Q: Diversity is a core value at SU, and you have said, a necessary value in a multiracial democracy. How do you plan to support diversity here?
A: It is critical to articulate the different ways in which diversity and excellence intersect, and the way in which the institution’s core missions are intertwined with being productive in a diverse democracy. We need to interweave the problems of a diverse democracy into the curriculum, and infuse our scholarship, and certainly our public engagements, with these issues. We want to emphasize commitments to intellectual and social diversity as commitments to creativity, brainstorming, and bringing different perspectives to bear. Our commitment to diversity is one in the same as our commitment to excellence.

Q: How do you feel about becoming the first female Chancellor in SU history?
A: It’s great. It shows that SU has a commitment to bringing all kinds of talent to the table. To the extent that I can serve as a role model for that message, I think it’s really important. I also think that everybody pursues a leadership role from a particular life’s experience and that allows me to be attuned to issues that I have grown up with as a woman. For example, how do you create a voice for everyone in the institution? How do you pay attention to the stresses and strains of modern work and family, or work and the fuller life of public engagement? How do you think about bringing groups together? That doesn’t mean if you didn’t grow up as a woman, you wouldn’t have those interests. But they are certainly associated with viewing the world through gender.

Q: How would you describe the relationship between the University and the community?
A: There has to be an extremely close and reciprocal relationship between the University and the community.
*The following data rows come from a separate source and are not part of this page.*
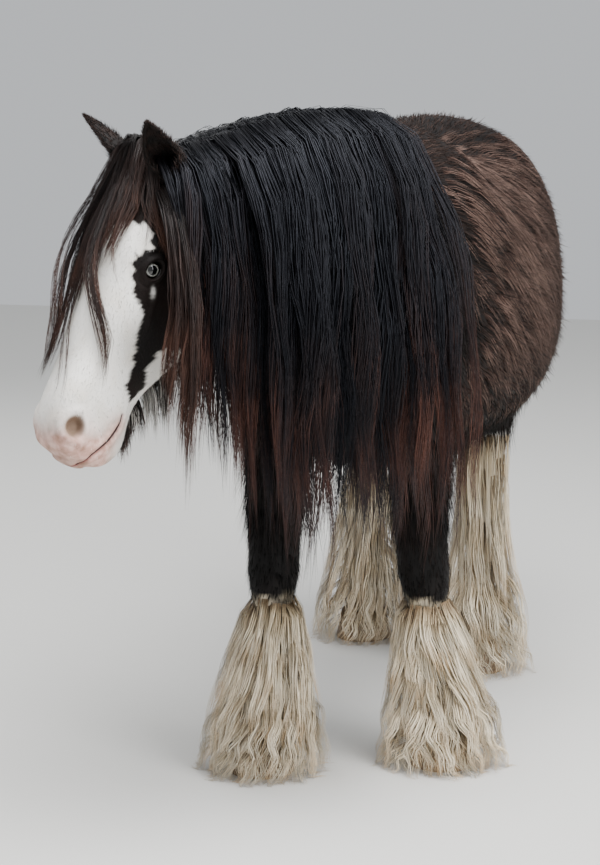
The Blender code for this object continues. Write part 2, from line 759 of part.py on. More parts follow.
def add_ear(side, head, home):
    """An ear: a leaf that stands up from the skull and is hollowed at the front into a cup."""
    a, f, s = head_axes()
    root = on_head(EAR_AT[0], EAR_AT[1], side * EAR_AT[2])
    up = (-a * 0.56 + f * 0.84 + s * side * 0.34).normalized()
    mouth = (f * 0.60 + a * 0.30 + s * side * 0.70)
    mouth = (mouth - up * mouth.dot(up)).normalized()
    across = up.cross(mouth)
    rings, hollows = [], []
    for share, half_width, depth in EAR:
        centre = root + up * EAR_LENGTH * share + mouth * 0.016 * share**2 - across * side * 0.012 * share
        turn = [2 * math.pi * k / 10 for k in range(10)]
        rings.append([centre + across * half_width * math.cos(t) + mouth * depth * math.sin(t) for t in turn])
        inner = centre + mouth * depth * 0.55
        hollows.append([inner + across * half_width * 0.74 * math.cos(t) + mouth * depth * 0.95 * math.sin(t) for t in turn])
    name = "ear_left" if side > 0 else "ear_right"
    tip = root + up * EAR_LENGTH + mouth * 0.018 - across * side * 0.013
    ear = tube(name, rings, MANE_BLACK, home, pointed=tip)
    cup = tube("cup", hollows[2:-1], MANE_BLACK, home, pointed=tip - up * 0.022 + mouth * 0.006)
    boolean(ear, "DIFFERENCE", cup, "MANIFOLD")
    remove(cup)
    cut_clear(ear, head, CLEAR, home)
    return keep_largest(ear)


def add_eye(side, home):
    name = "eye_left" if side > 0 else "eye_right"
    centre = on_head(EYE_AT[0], EYE_AT[1], side * EYE_AT[2])
    return ball(name, centre, (EYE_RADIUS,) * 3, head_axes(), EYE_DARK, home, 8, 12)


def add_lids(home):
    """Two bent lids over each eyeball, pointed at the corners of the eye."""
    a, f, s = head_axes()
    for side in (1, -1):
        centre = on_head(EYE_AT[0], EYE_AT[1], side * EYE_AT[2])
        for rise, thick in ((0.78, 0.0062), (-0.72, 0.0050)):
            rings = []
            for k in range(8):
                t = math.pi * (k / 7)
                long, high = -math.cos(t) * 0.94, rise * math.sin(t) * 0.70
                out = math.sqrt(max(0.02, 1 - long**2 * 0.86 - high**2 * 0.72))
                way = (a * long + f * high + s * side * out).normalized()
                spot = centre + way * (EYE_RADIUS + 0.0012)
                lift = (f * (1 if rise > 0 else -1) - way * way.dot(f) * (1 if rise > 0 else -1)).normalized()
                size = thick * (0.45 + 0.55 * math.sin(t))
                rings.append([spot + way * size * math.cos(u) + lift * size * 1.5 * math.sin(u) for u in
                              (2 * math.pi * n / 5 for n in range(5))])
            tube(f"lid_{side}_{rise}", rings, COAT_WHITE, home)


def shape_face(head, home):
    """Lids, nostrils and the mouth line, worked into the head's own solid."""
    a, f, s = head_axes()
    lids = collection("lids")
    add_lids(lids)
    boolean(head, "UNION", lids, "MANIFOLD")
    remove(*lids.objects)
    line = [Vector((x, z, 0)) for x, z in MOUTH_LINE]
    low = [p - Vector((0, MOUTH_GAPE / 2, 0)) for p in line]
    high = [p + Vector((0, MOUTH_GAPE / 2, 0)) for p in line]
    outline = low + high[::-1]
    rings = [[on_head(p.x, p.y, side * 0.12) for p in outline] for side in (-1, 1)]
    slab = tube("mouth_line", rings, COAT_WHITE, home)
    core = inflated(head, -MOUTH_DEPTH, home)
    boolean(slab, "DIFFERENCE", core, "EXACT")
    boolean(head, "DIFFERENCE", slab, "EXACT")
    remove(slab, core)
    for side in (1, -1):
        spot = on_head(NOSTRIL_AT[0], NOSTRIL_AT[1], side * NOSTRIL_AT[2])
        pit = ball("nostril", spot, (0.016, 0.0095, 0.017), ((a * 0.8 + f * 0.6), (f * 0.8 - a * 0.6), s), COAT_WHITE, home, 6, 9)
        boolean(head, "DIFFERENCE", pit, "EXACT")
        remove(pit)
    return keep_largest(head)


def add_tail(rump, home):
    """The dock and the hair of the tail, hanging clear behind the rump in overlapping locks."""
    rows = [section(centre, (1, 0, 0), (0, 1, 0), wide, deep, deep) for centre, wide, deep in TAIL]
    line = smooth_rows(rows, 101)
    core = line[:72].copy()
    core[8:, 9:] *= np.linspace(1.0, 0.45, 64)[:, None]
    tail = loft("tail", core[::6], 2.0, 12, MANE_BLACK, home)
    draw = random.Random(3)
    hair = collection("tail_locks")
    for count, start, end, reach in TAIL_TIERS:
        for k in range(count):
            angle = 2 * math.pi * (k + draw.uniform(-0.1, 0.1)) / count + start * 9
            last = end - draw.uniform(0, 0.08)
            path, normals = [], []
            for t in (0.0, 0.14, 0.40, 0.70, 1.0):
                row = line[round(100 * (start + (last - start) * t))]
                turn = angle + 0.25 * t
                out = Vector((math.cos(turn), math.sin(turn), 0))
                far = 0.25 if t == 0 else reach
                path.append(Vector((row[0] + out.x * row[9] * far, row[1] + out.y * row[10] * far, row[2])))
                normals.append(out)
            lock(f"tail_{start}_{k}", path, normals, 0.070, 0.012, MANE_BLACK, hair, 0.0, 0.07)
    boolean(tail, "UNION", hair, "MANIFOLD")
    remove(*hair.objects)
    cut_clear(tail, rump, CLEAR, home)
    return keep_largest(tail)


def part_body(body, home):
    """Thin cuts through the whole body: neck, three lengths of trunk and four upper legs."""
    pieces = {}
    pieces["neck_lower"] = halve(body, *NECK_BASE, "neck_lower", home)
    pieces["neck_upper"] = halve(pieces["neck_lower"], *NECK_MIDDLE, "neck_upper", home)
    for leg in LEGS:
        low, high = sorted((leg.side * 0.015, leg.side * 0.60))
        if leg.hind:
            outline = ((0.72, 0.30), (0.74, 0.66), (0.84, 0.86), (1.00, 0.93), (1.50, 0.93), (1.50, 0.30))
        else:
            outline = ((-0.50, 0.30), (-0.50, 0.80), (-0.06, 0.83), (0.20, 0.76), (0.28, 0.66), (0.28, 0.30))
        block = prism(leg.name + "_block", outline, low, high, home)
        upper = copy_of(body, leg.name + "_upper", home)
        boolean(upper, "INTERSECT", block, "MANIFOLD")
        cut_clear(body, block, CLEAR, home)
        remove(block)
        below = halve(upper, Vector((0, 0, KNEE_CUT)), Vector((0, 0, -1)), "below", home)
        remove(below)
        pieces[upper.name] = keep_largest(upper)
    forward = Vector((0, -1, 0))
    pieces["forequarters"] = keep_largest(halve(body, Vector((0, SHOULDER_CUT, 0)), forward, "forequarters", home))
    pieces["barrel"] = keep_largest(halve(body, Vector((0, LOIN_CUT, 0)), forward, "barrel", home))
    body.name = "hindquarters"
    pieces["hindquarters"] = keep_largest(body)
    return pieces


def main():
    clear_scene()
    home = collection("gypsy_vanner_horse")
    body = whole_body(home)
    head = head_form("head", home)
    skin = surface_tree(body, head)
    pieces = part_body(body, home)
    ears = [add_ear(side, head, home) for side in (1, -1)]
    eyes = [add_eye(side, home) for side in (1, -1)]
    for name in ("neck_upper", "neck_lower"):
        keep_largest(cut_clear(pieces[name], head, CLEAR, home))
    shape_face(head, home)
    for eye in eyes:
        cut_clear(head, eye, CLEAR, home)
    keep_largest(head)
    for leg in LEGS:
        hoof = add_hoof(leg, home)
        add_lower_leg(leg, hoof, pieces[leg.name + "_upper"], home)
    add_tail(pieces["hindquarters"], home)
    necks = [pieces["neck_upper"], pieces["neck_lower"]]
    add_head_hair(head, [*ears, *necks], skin, home)
    near = [head, *ears, pieces["forequarters"], pieces["foreleg_left_upper"], pieces["foreleg_right_upper"]]
    add_mane(necks, near, skin, home)
    settle(home)


def settle(home):
    """Moves everything so that the origin is the middle of the floor under the whole horse."""
    points = np.array([v.co for obj in home.objects for v in obj.data.vertices])
    low, high = points.min(0), points.max(0)
    shift = Vector((-(low[0] + high[0]) / 2, -(low[1] + high[1]) / 2, 0))
    for obj in home.objects:
        obj.data.transform(Matrix.Translation(shift))


main()
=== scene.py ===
import json
import math

import bpy
import numpy as np
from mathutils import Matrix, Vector
from mathutils.bvhtree import BVHTree

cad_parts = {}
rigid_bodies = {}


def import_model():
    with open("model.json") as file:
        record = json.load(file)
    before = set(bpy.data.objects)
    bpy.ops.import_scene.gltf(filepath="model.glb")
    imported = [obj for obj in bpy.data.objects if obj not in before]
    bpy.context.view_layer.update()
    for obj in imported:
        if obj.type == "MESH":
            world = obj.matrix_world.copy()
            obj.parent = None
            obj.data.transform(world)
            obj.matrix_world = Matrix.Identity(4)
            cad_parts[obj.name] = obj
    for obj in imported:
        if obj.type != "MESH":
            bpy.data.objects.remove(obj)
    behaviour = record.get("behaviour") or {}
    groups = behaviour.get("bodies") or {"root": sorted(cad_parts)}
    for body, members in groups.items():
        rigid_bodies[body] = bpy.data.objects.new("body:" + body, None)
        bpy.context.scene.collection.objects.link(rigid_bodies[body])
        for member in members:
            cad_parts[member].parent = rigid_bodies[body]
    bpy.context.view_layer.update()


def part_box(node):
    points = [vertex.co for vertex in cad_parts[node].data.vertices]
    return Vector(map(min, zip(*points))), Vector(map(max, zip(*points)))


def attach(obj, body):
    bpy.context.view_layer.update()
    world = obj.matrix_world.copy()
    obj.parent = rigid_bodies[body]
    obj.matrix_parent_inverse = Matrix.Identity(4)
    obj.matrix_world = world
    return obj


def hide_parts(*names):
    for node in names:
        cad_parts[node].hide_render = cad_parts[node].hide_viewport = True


for leftover in list(bpy.data.objects):
    bpy.data.objects.remove(leftover)
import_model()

bl_info = {
    "name": "Gypsy vanner horse",
    "version": (1, 0, 0),
    "blender": (4, 5, 0),
    "location": "View3D > Sidebar > Horse",
    "description": "A life-size still model of a feathered draught horse with a long mane",
    "category": "Add Mesh",
}

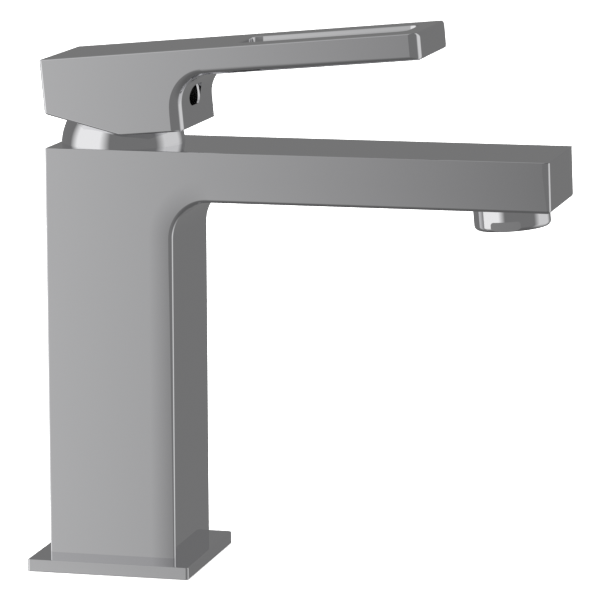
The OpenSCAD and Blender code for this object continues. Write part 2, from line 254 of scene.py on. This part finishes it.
def chrome_material(name):
    """Polished chrome plate: a very faint haze and waviness in the polish."""
    mat, tree, shader = new_material(name)
    shader.inputs["Metallic"].default_value = 1.0
    shader.inputs["Base Color"].default_value = (0.80, 0.80, 0.815, 1)
    haze = object_noise(tree, 45.0, 4.0)
    tree.links.new(spread(tree, haze, 0.02, 0.04), shader.inputs["Roughness"])
    wave = object_noise(tree, 28.0, 1.0)
    bump = node(tree, "ShaderNodeBump", Strength=0.02, Distance=0.0004)
    tree.links.new(wave, bump.inputs["Height"])
    tree.links.new(bump.outputs["Normal"], shader.inputs["Normal"])
    return mat, tree, bump


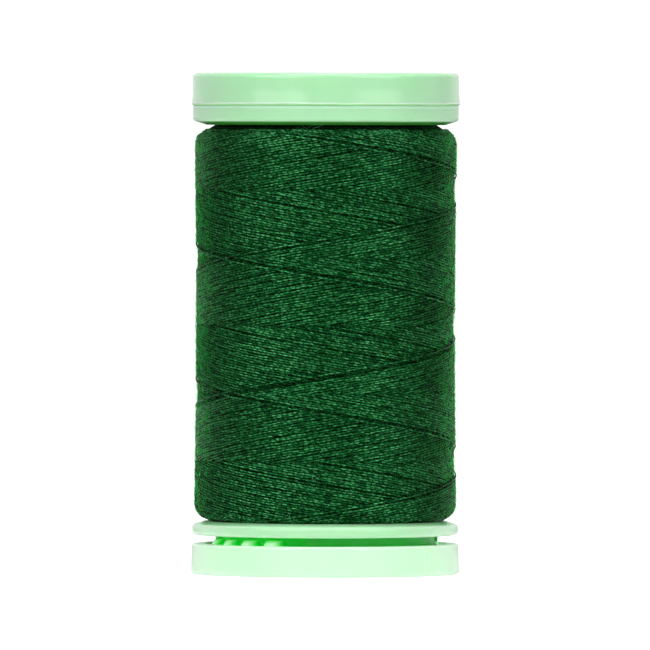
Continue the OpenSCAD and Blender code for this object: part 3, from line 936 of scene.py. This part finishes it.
class SPOOL_OT_body(Operator):
    """Barrel, lower flange and snap ring with its grip teeth, and the small lug beside it"""
    bl_idname = "spool.body"
    bl_label = "Spool Body"

    def execute(self, context):
        s, finish = context.scene.spool_body, context.scene.spool_finish
        foot = BODY_LOW.z
        outline = rounded_outline([
            (s.bore_radius, s.flange_under, 0.1 * MM),
            (s.ring_inner, s.flange_under, 0.15 * MM),
            (s.ring_inner, foot, 0.12 * MM),
            (s.foot_radius - s.foot_height, foot, 0.1 * MM),
            (s.foot_radius, foot + 0.7 * s.foot_height, 0.04 * MM),
            (s.foot_radius, foot + s.foot_height, 0.04 * MM),
            (s.ring_outer, foot + s.foot_height, 0.1 * MM),
            (s.ring_outer, s.flange_under, 0.1 * MM),
            (BODY_HIGH.x, s.flange_under, s.nose_radius),
            (BODY_HIGH.x, PACK_LOW.z - s.low_bevel_height, s.nose_radius),
            (bevel_radius(BODY_HIGH.x, s.low_bevel_height, s), PACK_LOW.z, 0.3 * MM),
            (s.barrel_radius, PACK_LOW.z, 0.3 * MM),
            (s.barrel_radius, BODY_HIGH.z, 0.12 * MM),
            (s.bore_radius, BODY_HIGH.z, 0.12 * MM),
        ])
        on_ring = np.abs(outline[:, 0] - s.ring_outer) < 0.02 * MM
        outline = refine(outline, 0.1 * MM, on_ring & np.roll(on_ring, -1))
        around = all_round()
        radius, height = outline[:, :1], outline[:, 1:]
        skirt = (np.abs(radius - s.ring_outer) < 0.12 * MM) & (height > s.tooth_low)
        radius = np.where(skirt, np.maximum(radius, self.teeth(around, height, s)), radius)
        mesh = turned_mesh("spool_body_moulding", radius, height, around)
        mesh.set_sharp_from_angle(angle=math.radians(50))
        # Paler where it turns away from the eye (painted reflection), a painted highlight on the lower
        # flange's inner edge, and painted shade and light in the gap and on the grip teeth.
        material = plastic(
            "mint_body", finish.body_shade_mint, sides=0.3, edge=(finish.low_edge, PACK_LOW.z - 0.45 * MM),
            teeth=(finish.gap_shade_mint, s), deep=(finish.gap_shade_mint, s.ring_outer, s.flange_under))
        add_piece(mesh, "spool", ["spool_body"], material)
        half = s.lug_width / 2
        lug = block_arrays((s.ring_outer - 0.4 * MM, -half, s.lug_low),
                           (s.lug_reach, half, s.flange_under + 0.2 * MM), 0.12 * MM, s.lug_angle)
        # The lug sits in the gap, and its whole colour is the painted shade of the gap.
        add_piece(make_mesh("flange_lug", *lug), "spool", ["spool_body"],
                  plastic("mint_lug", finish.gap_shade_mint))
        return {"FINISHED"}

    @staticmethod
    def teeth(around, height, s):
        """Radius of the furthest tooth in each direction and height. A tooth is a ball: along a ray from
        the axis it ends at c * cos(a) + sqrt(r * r - z * z - (c * sin(a)) ** 2), where a is the angle
        from the ball's middle, c the middle's radius, r the ball's radius and z the height from it."""
        above = height - s.tooth_height
        furthest = np.zeros(np.broadcast(around, height).shape)
        for half in (0, math.pi):
            for i in range(s.teeth):
                off = around - (half + s.tooth_start + i * s.tooth_step)
                inside = s.tooth_radius ** 2 - above ** 2 - (s.tooth_centre * np.sin(off)) ** 2
                reach = s.tooth_centre * np.cos(off) + np.sqrt(np.clip(inside, 0, None))
                furthest = np.maximum(furthest, np.where((inside > 0) & (np.cos(off) > 0), reach, 0))
        return furthest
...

In order for the University to really do its job of educating future leaders, of understanding the workings of our society, and of contributing new knowledge that changes people’s worlds, it has to be completely open to the influences and issues of the community, and vice versa. The University can, in partnership with the community, create new worlds beyond the campus.

Q: As Chancellor, what can you do to help improve the economy of Central New York?
A: What one wants to do first and foremost is create as many reciprocal partnerships as possible in areas where SU has particular expertise and where there are opportunities for economic development and improvements to the community’s well-being. A university can also be a magnet for a creative culture, which in turn attracts new generations of people with innovative ideas. All of those things create momentum for a community that redounds positively for the economic development of Central New York. Then you’ll really see people being energized by the life of innovation.

Q: What role do the cultural arts have in enhancing campus and community life?
A: The arts are a natural connection between the campus and the community. Everybody can do the arts and appreciate them. They are intergenerational. The arts attract people to a community, and are a big part of the health and vitality of a community. The creative process itself is a signature for a liberal education, and the arts are so helpful for both artists and non-artists as a medium of exchange. The arts are democratic, and we want to invite everyone into the life of the mind.

Q: The University’s Academic Plan promotes interdisciplinary research on campus. Why is collaborative research so important?
A: Collaborative, interdisciplinary research is really important because it brings to the table diverse perspectives to address critical issues and areas that are ripe for intellectual discovery and social change. The collaborative part is crucial because these are complex areas and bringing different perspectives to bear on them results in creativity. People view the problems through their own disciplinary lenses and then try to translate what they see to each other. You have to get outside of your own language and view the problems from someone else’s perspective. That, of course, is at the base of what it means to exist in a diverse community, but it’s hard, both from a scholarly and an interpersonal point of view.

Q: How do you determine what resources to invest in individual academic programs?
A: When I think about future investment at an educational institution, I think about three key missions: to capitalize on its strength to make intellectual discovery, to address critical societal issues, and to educate the next generation of leaders and citizens. I try to look for investments that intertwine all three of those missions and look for areas in which you can bring people from across the campus and the community together around those missions.

Q: For the first time in years, the athletic program needs to be subsidized by the University, partly because of the shake-up in the Big East Conference. How will the University support the athletic program and what will that mean for other funded programs?
A: Budgets for complex institutions are always dynamic. They respond to particular needs at particular times. The athletic program—which everybody is really proud of—contributes to the life of the institution, the economic well-being of Syracuse, and the overall quality of life. At the moment it needs some subsidies that are relatively small when compared to the kind of revenue it brings in. We’re partners with athletics, just as we are with our artistic and cultural assets, and our major academic programs. We need to always think about this partnership as a dynamic, evolving, and complicated process. I don’t view this as set in stone, but rather a response to what is happening in the Big East right now. As that smooths itself out and the program finds other sources of revenue, things may shift back. But one always has to anticipate moments in
time when programs need particular help.